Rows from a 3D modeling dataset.
§ §

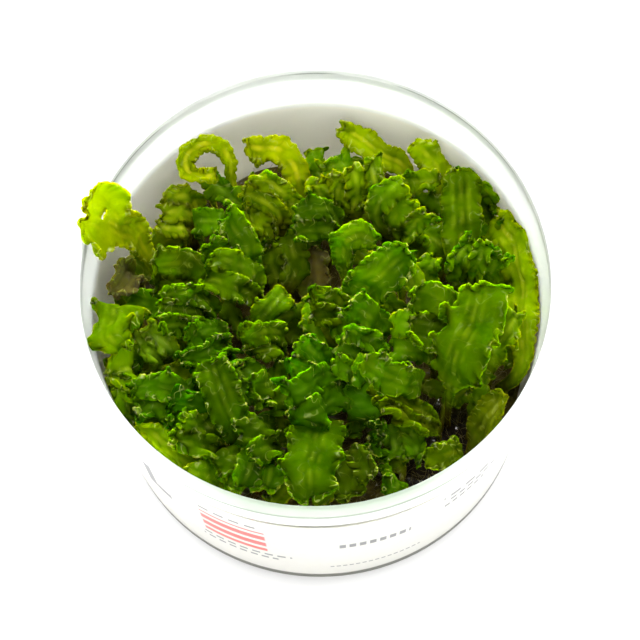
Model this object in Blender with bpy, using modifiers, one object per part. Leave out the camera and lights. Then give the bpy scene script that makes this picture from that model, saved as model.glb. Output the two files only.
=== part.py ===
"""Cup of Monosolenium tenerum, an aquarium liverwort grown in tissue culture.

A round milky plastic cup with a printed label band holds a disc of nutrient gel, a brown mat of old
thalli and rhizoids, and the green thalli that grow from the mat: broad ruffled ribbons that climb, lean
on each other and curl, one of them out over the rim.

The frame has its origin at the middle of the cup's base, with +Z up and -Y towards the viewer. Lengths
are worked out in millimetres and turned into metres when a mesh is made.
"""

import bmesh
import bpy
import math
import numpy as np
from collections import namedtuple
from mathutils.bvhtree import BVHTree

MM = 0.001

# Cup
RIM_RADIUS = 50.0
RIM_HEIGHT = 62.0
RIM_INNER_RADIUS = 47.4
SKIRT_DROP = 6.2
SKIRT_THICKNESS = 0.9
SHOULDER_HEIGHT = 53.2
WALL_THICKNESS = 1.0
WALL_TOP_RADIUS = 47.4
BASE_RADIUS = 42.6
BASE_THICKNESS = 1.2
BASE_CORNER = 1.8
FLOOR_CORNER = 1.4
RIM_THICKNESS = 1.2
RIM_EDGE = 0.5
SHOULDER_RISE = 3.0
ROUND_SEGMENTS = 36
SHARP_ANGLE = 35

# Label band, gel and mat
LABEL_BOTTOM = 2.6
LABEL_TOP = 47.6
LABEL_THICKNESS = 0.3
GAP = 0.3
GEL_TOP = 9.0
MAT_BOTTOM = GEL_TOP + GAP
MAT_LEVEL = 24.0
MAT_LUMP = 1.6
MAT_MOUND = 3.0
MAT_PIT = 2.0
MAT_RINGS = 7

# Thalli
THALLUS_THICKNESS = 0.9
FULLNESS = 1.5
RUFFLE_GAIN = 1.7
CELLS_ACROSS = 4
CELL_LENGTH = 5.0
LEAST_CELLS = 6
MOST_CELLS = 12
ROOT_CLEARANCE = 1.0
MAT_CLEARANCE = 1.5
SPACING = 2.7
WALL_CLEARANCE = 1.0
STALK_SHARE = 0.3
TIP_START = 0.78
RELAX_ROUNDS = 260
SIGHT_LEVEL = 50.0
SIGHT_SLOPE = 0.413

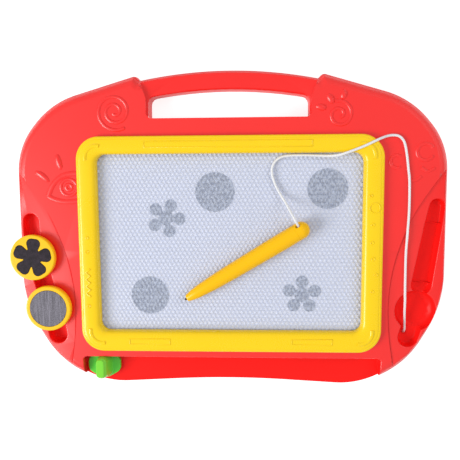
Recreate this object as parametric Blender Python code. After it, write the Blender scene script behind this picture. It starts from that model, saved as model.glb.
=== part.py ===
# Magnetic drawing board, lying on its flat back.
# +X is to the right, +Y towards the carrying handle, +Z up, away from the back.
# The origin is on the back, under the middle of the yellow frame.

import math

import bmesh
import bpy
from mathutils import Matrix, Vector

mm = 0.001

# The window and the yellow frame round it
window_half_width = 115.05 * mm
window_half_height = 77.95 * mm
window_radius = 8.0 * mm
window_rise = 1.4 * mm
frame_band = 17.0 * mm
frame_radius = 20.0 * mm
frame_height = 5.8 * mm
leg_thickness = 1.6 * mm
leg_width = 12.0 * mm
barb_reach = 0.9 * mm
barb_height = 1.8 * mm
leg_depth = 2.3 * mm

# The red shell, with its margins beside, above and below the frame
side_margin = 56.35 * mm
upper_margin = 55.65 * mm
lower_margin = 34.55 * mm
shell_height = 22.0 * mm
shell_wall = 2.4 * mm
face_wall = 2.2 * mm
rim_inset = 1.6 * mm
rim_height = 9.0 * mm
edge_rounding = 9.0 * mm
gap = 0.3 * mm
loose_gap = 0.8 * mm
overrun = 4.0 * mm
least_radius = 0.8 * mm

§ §

REQUEST. From the entries above, pull out each line that includes "this".

EXERCISE SOLUTION.
Model this object in Blender with bpy, using modifiers, one object per part. Leave out the camera and lights. Then give the bpy scene script that makes this picture from that model, saved as model.glb. Output the two files only.
Recreate this object as parametric Blender Python code. After it, write the Blender scene script behind this picture. It starts from that model, saved as model.glb.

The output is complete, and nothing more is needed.